Hospital deaths among non-Covid patients during the Covid-19 pandemic were 1.2 times higher than earlier, according to a new study published in The American Journal of Managed Care. Covid-19 surges affected patient care, especially for the people aged 45 years and above.
The study, conducted by Weiwei Chen of Kennesaw State University, said non-Covid patients had poorer outcomes in United States hospitals overwhelmed with large numbers of Covid-19 cases, and in-hospital death for non-Covid patients was 1.2 times higher than before the onset of the pandemic.

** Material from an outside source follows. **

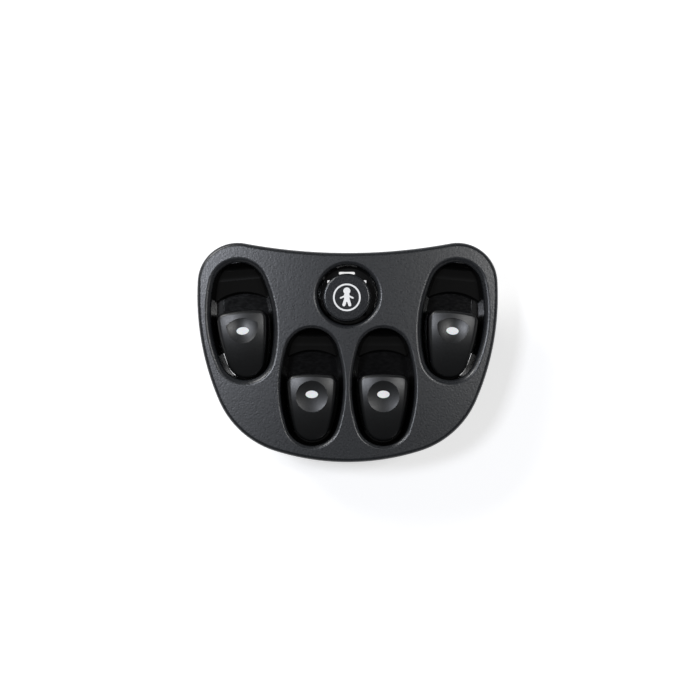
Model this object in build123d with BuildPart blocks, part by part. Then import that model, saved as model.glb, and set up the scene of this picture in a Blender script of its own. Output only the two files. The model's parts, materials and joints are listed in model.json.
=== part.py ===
# Four-way power window switch for a car's centre console, with a window lock button
# X runs across the plate, Y from the rocker tails towards the lips, Z up; the housing stands on Z = 0
from build123d import *
from math import asin, cos, hypot, radians, sin, sqrt, tan
import os

os.makedirs("parts", exist_ok=True)

# Plate outline: tangent arcs, mirrored left to right
plate_width = 118.0
plate_length = 86.0
ear_radius = 15.7
ear_inset = 15.85
dip_radius = 218.0
side_radius = 103.0
corner_radius = 35.6
nose_radius = 94.5
edge_round = 1.5

# Plate section
crown_radius = 1200.0
crown_top = 37.8
skirt_bottom = 29.0
plate_wall = 2.2
well_wall = 1.6
rib_thickness = 1.2
rib_depth = 4.0

# Rocker wells
inner_well_x = 14.0
inner_well_y = 29.4 - plate_length / 2
outer_well_x = plate_width / 2 - 17.6
outer_well_y = plate_length / 2 - 30.7
outer_lean = 5.5
rim_half_width = 12.45
rim_half_length = 23.2
rim_end_radius = 10.5
inner_rim_round = 1.3
outer_rim_round = 2.3
well_front_draft = 1.6
well_gap = 0.7
inner_lip_y = 5.2
outer_lip_y = 4.1
ledge_thickness = 0.8
outer_ledge_x = 7.6
outer_ledge_tail = -11.9
outer_ledge_front = 13.0
inner_ledge_front = -17.5

# Finger scoops at the lip end of each well
inner_recess = 9.0
outer_recess = 7.2
scoop_edge_z = 28.2
scoop_wall = 1.6
scoop_radius = 6.5
scoop_fall = 10.0
scoop_edge_radius = 18.0
scoop_lead = 8.0
scoop_edge_round = 0.7

# Rockers, measured from the pivot
pivot_z = 29.5
lip_reach = 13.3
tail_reach = 13.3
rocker_half_width = 9.75
tail_radius = 7.3
lip_sag = 0.9
lip_corner = 2.0
rocker_round = 1.4
rocker_crown_radius = 48.0
rocker_peak_y = 7.0
rocker_peak_z = 8.8
rocker_bottom = -1.5
lip_foot_y = 10.8
lip_under_z = 3.0
rocker_skin = 1.6
rocker_roof = 2.8

# Finger dishes and their window markers
dish_radius = 6.2
dish_behind_lip = 8.8
dish_depth = 1.0
pick_depth = 1.5
pick_half_width = 6.2
pick_tail = 7.1
pick_behind_lip = 5.8
pick_arch_behind_lip = 3.0
pick_arch_radius = 9.3
marker_length = 4.8
marker_width = 2.9
marker_behind_lip = 8.0
marker_proud = 0.12
light_rod_diameter = 2.2
light_rod_bottom = -2.0
lens_flange = 0.45
lens_flange_thickness = 0.8
lens_gap = 0.05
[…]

Factors behind increased mortality of non-Covid patients during pandemic
In a statement released by Kennesaw State University, Chen said multiple factors contributed to the increase in mortality rates with Covid-19 spikes. However, resource constraints, which include healthcare worker burnout, staff shortages and reduced bed space seemed to be the main reason.
Significance of the study
Researchers could analyse the patterns observed during the pandemic to devise ways to alleviate overcrowding and falling patient outcomes in the future. For instance, during the pandemic, discharging hospital patients to home care grew, while discharging to skilled nursing facilities declined. This shows the promise of home health care as an alternative care option during the pandemic, the study said.
Chen said a major implication is that it is going to be very important to monitor patient outcomes at hospitals during pandemics in real time, even though it may be very difficult, because this is the best way to ensure the best possible patient outcomes.
The data for the study came from a large insurance claims clearinghouse, which covered hospitals nationwide. Chen said she hopes the implications of the research include better preparation for future pandemics or large-scale illnesses.
Robin Cheramie, dean of the Coles College of Business, the college Chen is a part of, said the research challenges the world to learn from the pandemic and includes key insights into what can be done to lessen the most dramatic effects of a large-scale event in the future.